I particularly like the fact that Raf indicates how he trains his students to be able to solve problems for themselves, which is an important quality to be able to develop. I wonder how much Raf was on board at first with Nathan attending Yale though? I suppose that Raf is pleased at this point with how things are working out for Nathan. And indeed, Raf did not apparently put up any stumbling blocks. He understands Nathan's individualistic approach and his solid talent and his brilliant ability to adapt, so Raf is probably not surprised how well things have been working out so far. It's cool that Yale has also been obliging and accommodating in assisting Nathan's goals.

I didn't realize that the one of the winners of the Academy award for the Period documentary attends Yale, so that's interesting.
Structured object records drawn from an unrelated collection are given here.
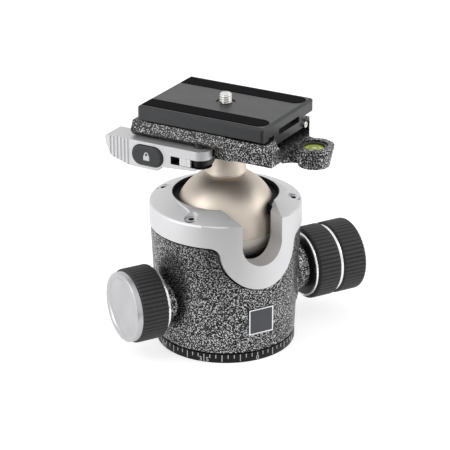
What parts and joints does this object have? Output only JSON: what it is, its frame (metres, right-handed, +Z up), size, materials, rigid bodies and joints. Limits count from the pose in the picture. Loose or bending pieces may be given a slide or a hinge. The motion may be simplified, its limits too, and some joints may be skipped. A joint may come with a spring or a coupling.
{
  "type": "tripod ball head",
  "caption": "Locking tripod ball head with a panning base, drop notch, lock, friction and pan knobs, lever clamp with level, and a camera plate.",
  "frame": {"origin": "centre of the tripod thread at the base's underside", "axes": "+Z up along the pan axis; +X towards the lock and friction knobs; the drop notch faces -Y"},
  "size_m": [0.1381, 0.0987, 0.1351],
  "materials": {
    "speckled_paint": "textured speckled paint",
    "collar_silver": "satin",
    "ball_champagne": "fine turned",
    "grip_rubber": "matte",
    "hub_black": "satin anodised",
    "bright_ring": "diamond cut",
    "cap_silver": "spun",
    "badge_dark": "satin",
    "seat_black": "low friction polymer",
    "washer_polymer": "smooth",
    "bare_aluminium": "machined",
    "bare_steel": "machined",
    "bush_brass": "machined",
    "button_grey": "fine texture",
    "plate_black": "bead blasted anodised",
    "pad_rubber": "matte",
    "level_dark": "satin",
    "level_green": "clear tinted"
  },
  "bodies": {
    "base": {"base_disc": "hub_black", "pan_scale_ring": "hub_black", "tripod_bush": "bare_steel", "pan_spindle": "bare_aluminium", "base_screws": "bare_steel", "pan_washer_lower": "washer_polymer", "pan_retainer": "bare_aluminium"},
    "housing": {"housing_shell": "speckled_paint", "top_collar": "collar_silver", "seat_ring": "seat_black", "collar_screws": "bare_steel", "badge_frame": "bright_ring", "badge_plate": "badge_dark", "lock_bush": "bush_brass", "pan_lock_bush": "bush_brass", "wedge_guide": "bare_aluminium", "pan_washer_upper": "washer_polymer"},
    "liner": {"ball_liner": "seat_black"},
    "ball": {"ball_upper": "ball_champagne", "ball_lower": "ball_champagne"},
    "lock_knob": {"lock_knob_hub": "hub_black", "lock_knob_grip": "grip_rubber", "lock_knob_ring": "bright_ring", "lock_screw": "bare_steel"},
    "friction_knob": {"friction_hub": "hub_black", "friction_grip": "grip_rubber", "friction_ring": "bright_ring", "friction_cap": "cap_silver", "friction_rod": "bare_steel"},
    "lock_wedge": {"lock_wedge": "bare_steel", "friction_spring": "bare_steel"},
    "pressure_cup": {"pressure_cup": "seat_black"},
    "pan_knob": {"pan_knob_hub": "hub_black", "pan_knob_grip": "grip_rubber", "pan_knob_ring": "bright_ring", "pan_knob_cap": "cap_silver", "pan_lock_screw": "bare_steel"},
    "pan_shoe": {"pan_shoe": "bare_steel"},
    "clamp": {"clamp_body": "speckled_paint", "level_bezel": "level_dark", "level_vial": "level_green", "level_bubble": "level_green", "stem_bolt": "bare_steel", "lever_pin": "bare_steel", "jaw_guide_pins": "bare_steel", "jaw_springs": "bare_steel"},
    "jaw": {"moving_jaw": "speckled_paint"},
    "lever": {"lever_arm": "collar_silver", "lever_cam": "bare_steel", "button_spring": "bare_steel"},
    "lock_button": {"lock_button": "button_grey"},
    "latch": {"latch_slider": "collar_silver"},
    "plate": {"plate_body": "plate_black", "pad_front": "pad_rubber", "pad_rear": "pad_rubber", "plate_stop_screws": "bare_steel", "screw_clip": "bare_steel"},
    "camera_screw": {"camera_screw": "bare_steel"}
  },
  "joints": [
    {"name": "pan", "type": "hinge", "parent": "base", "child": "housing", "pos_m": [0, 0, 0.012], "axis": [0, 0, 1], "continuous": true},
    {"name": "side_tilt", "type": "hinge", "parent": "housing", "child": "liner", "pos_m": [0, 0, 0.0672], "axis": [0, 1, 0], "range_deg": [-25, 25]},
    {"name": "front_tilt", "type": "hinge", "parent": "liner", "child": "ball", "pos_m": [0, 0, 0.0672], "axis": [1, 0, 0], "range_deg": [-25, 90]},
    {"name": "swivel", "type": "hinge", "parent": "ball", "child": "clamp", "pos_m": [0, 0, 0.1], "axis": [0, 0, 1], "continuous": true},
    {"name": "lever_swing", "type": "hinge", "parent": "clamp", "child": "lever", "pos_m": [-0.0216, -0.0126, 0.108], "axis": [0, 0, 1], "range_deg": [0, 100]},
    {"name": "jaw_slide", "type": "slide", "parent": "clamp", "child": "jaw", "axis": [-0.8536, -0.521, 0], "range_m": [0, 0.0023]},
    {"name": "button_press", "type": "slide", "parent": "lever", "child": "lock_button", "axis": [0.8536, 0.521, 0], "range_m": [0, 0.0015], "stiffness_N_per_m": 400, "springref_m": -0.002},
    {"name": "latch_slide", "type": "slide", "parent": "lever", "child": "latch", "axis": [-0.521, 0.8536, 0], "range_m": [0, 0.00201]},
    {"name": "plate_slide", "type": "slide", "parent": "clamp", "child": "plate", "axis": [0.521, -0.8536, 0], "range_m": [-0.02, 0.02]},
    {"name": "camera_screw_turn", "type": "hinge", "parent": "plate", "child": "camera_screw", "pos_m": [0, 0, 0.125], "axis": [0, 0, 1], "continuous": true},
    {"name": "lock_knob_turn", "type": "hinge", "parent": "housing", "child": "lock_knob", "pos_m": [0.05, 0, 0.0304], "axis": [1, 0, 0], "range_deg": [0, 360]},
    {"name": "wedge_slide", "type": "slide", "parent": "housing", "child": "lock_wedge", "axis": [-1, 0, 0], "range_m": [0, 0.00126]},
    {"name": "cup_drop", "type": "slide", "parent": "housing", "child": "pressure_cup", "axis": [0, 0, -1], "range_m": [0, 0.00034]},
    {"name": "friction_knob_turn", "type": "hinge", "parent": "housing", "child": "friction_knob", "pos_m": [0.07, 0, 0.0304], "axis": [1, 0, 0], "range_deg": [0, 270]},
    {"name": "pan_knob_turn", "type": "hinge", "parent": "housing", "child": "pan_knob", "pos_m": [-0.05, 0, 0.0288], "axis": [-1, 0, 0], "range_deg": [0, 360]},
    {"name": "pan_shoe_slide", "type": "slide", "parent": "housing", "child": "pan_shoe", "axis": [-1, 0, 0], "range_m": [0, 0.00126]}
  ],
  "couplings": [
    {"joint": "jaw_slide", "follows": "lever_swing", "m_per_rad": 0.001317},
    {"joint": "latch_slide", "follows": "button_press", "ratio": 1.3333},
    {"joint": "wedge_slide", "follows": "lock_knob_turn", "m_per_rad": 0.00019894},
    {"joint": "cup_drop", "follows": "lock_knob_turn", "m_per_rad": 0.000053307},
    {"joint": "pan_shoe_slide", "follows": "pan_knob_turn", "m_per_rad": 0.00019894}
  ]
}
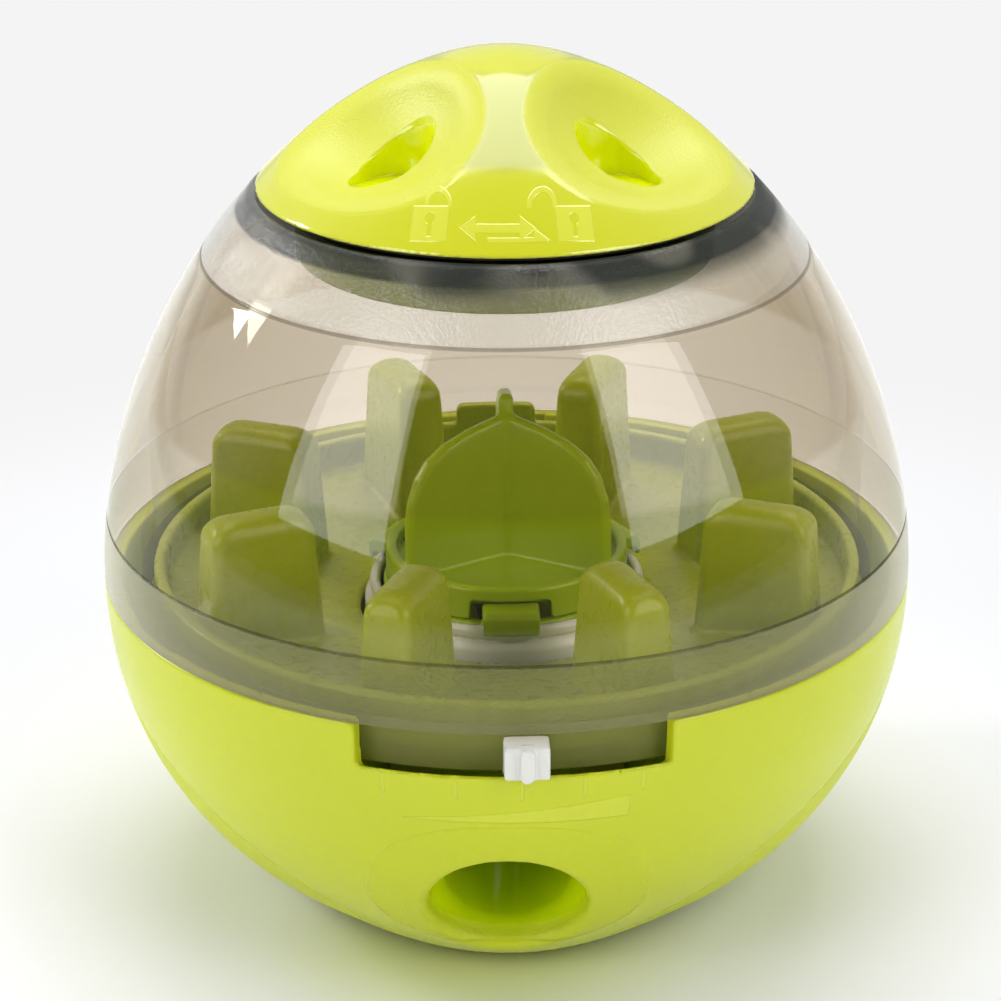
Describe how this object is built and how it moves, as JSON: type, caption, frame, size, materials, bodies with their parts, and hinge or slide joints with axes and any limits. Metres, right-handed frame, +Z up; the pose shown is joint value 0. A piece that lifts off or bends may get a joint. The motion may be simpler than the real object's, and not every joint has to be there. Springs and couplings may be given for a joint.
{
  "type": "treat dispensing ball",
  "caption": "Egg-shaped rocking treat dispenser: weighted base with an outlet chute, maze dish with posts, gate adjuster, smoke dome and twist-off cap.",
  "frame": {"origin": "centre of the flat foot, on the floor", "axes": "+Z up through the cap, -Y towards the outlet and the adjuster window, +X to the right of them"},
  "size_m": [0.106, 0.1082, 0.1109],
  "materials": {
    "base_lime": "gloss",
    "inner_lime": "gloss",
    "cap_lime": "gloss, matte in the finger scoops",
    "weight_steel": "turned",
    "screw_steel": "zinc plated",
    "adjuster_white": "satin",
    "dome_smoke": "clear smoke, frosted in two bands",
    "seal_rubber": "matte"
  },
  "bodies": {
    "base": {"base_shell": "base_lime", "counterweight": "weight_steel", "weight_screws": "screw_steel", "outlet_funnel": "base_lime", "funnel_screws": "screw_steel", "feed_hood": "inner_lime"},
    "adjuster": {"adjuster_ring": "adjuster_white"},
    "maze": {"maze_dish": "inner_lime"},
    "chamber": {"dome": "dome_smoke"},
    "seal": {"cap_seal": "seal_rubber"},
    "cap": {"cap_shell": "cap_lime", "cap_plug": "inner_lime", "cap_screws": "screw_steel"}
  },
  "joints": [
    {"name": "adjuster_turn", "type": "hinge", "parent": "base", "child": "adjuster", "pos_m": [0, 0, 0.036], "axis": [0, 0, 1], "range_deg": [-18, 15]},
    {"name": "chamber_lift", "type": "slide", "parent": "base", "child": "maze", "axis": [0, 0, 1], "range_m": [0, 0.045]},
    {"name": "dome_turn", "type": "hinge", "parent": "maze", "child": "chamber", "pos_m": [0, 0, 0.0425], "axis": [0, 0, 1], "range_deg": [0, 25]},
    {"name": "cap_lift", "type": "slide", "parent": "chamber", "child": "seal", "axis": [0, 0, 1], "range_m": [0, 0.03]},
    {"name": "cap_turn", "type": "hinge", "parent": "seal", "child": "cap", "pos_m": [0, 0, 0.0937], "axis": [0, 0, 1], "range_deg": [-36, 0]}
  ]
}
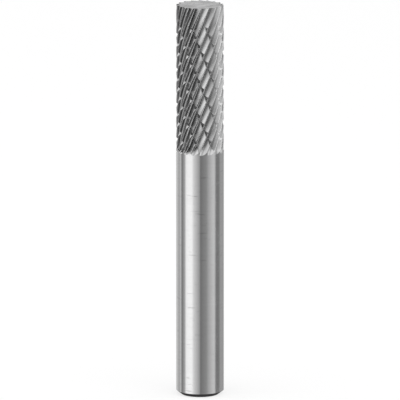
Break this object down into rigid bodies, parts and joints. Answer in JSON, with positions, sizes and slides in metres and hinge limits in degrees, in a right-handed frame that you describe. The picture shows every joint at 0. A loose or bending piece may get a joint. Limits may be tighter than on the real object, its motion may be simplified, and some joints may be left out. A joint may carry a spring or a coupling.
{
  "type": "carbide burr",
  "caption": "Slim rotary burr ground from one carbide rod: cylindrical double-cut head with a plain flat end on a plain round shank.",
  "frame": {"origin": "centre of the flat end of the shank", "axes": "+Z along the tool's axis from the shank's end to the head's plain end"},
  "size_m": [0.006, 0.006, 0.05],
  "materials": {
    "carbide": "ground"
  },
  "bodies": {
    "root": {"burr": "carbide"}
  },
  "joints": []
}
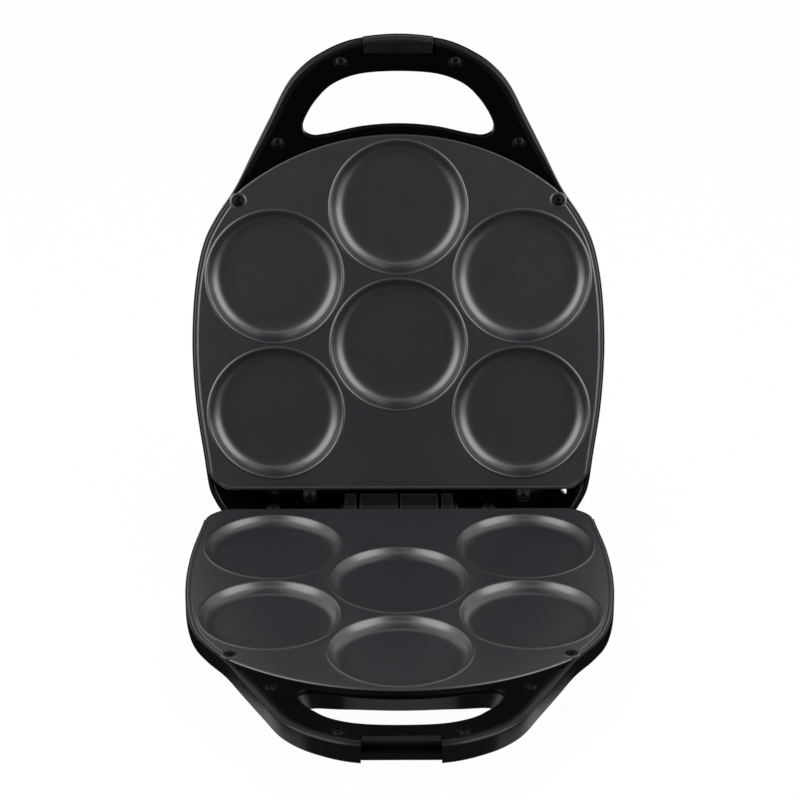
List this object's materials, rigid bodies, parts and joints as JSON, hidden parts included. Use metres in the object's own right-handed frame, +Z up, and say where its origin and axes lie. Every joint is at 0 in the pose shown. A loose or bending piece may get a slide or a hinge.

Above all, I like that the journalist keeps the hype on a low burner, and broaches the need for all athletes to put their athletic lives and their personal lives into perspective. This ending quote by Raf says a lot: “I know Olympic champions whose gold medal didn’t help their lives.” And that thought was echoed by Nathan's observation, and I paraphrase: 'What happens after that moment of glory of winning an Olympic gold medal?'

In my understanding, it all boils down to what I learned as a long time fan of Michelle Kwan, over the course of her competitive career, and I've said this often, and it's been repeated often: "It's about the journey, not the destination." As an athlete, and as a human being, if you understand that it's about the journey, then managing the destination's aftermath may not be quite as difficult. And then there are those who can't seem to let go of the arena in which reaching for the triumph of victory and attempting to avoid the agony of defeat has become everything.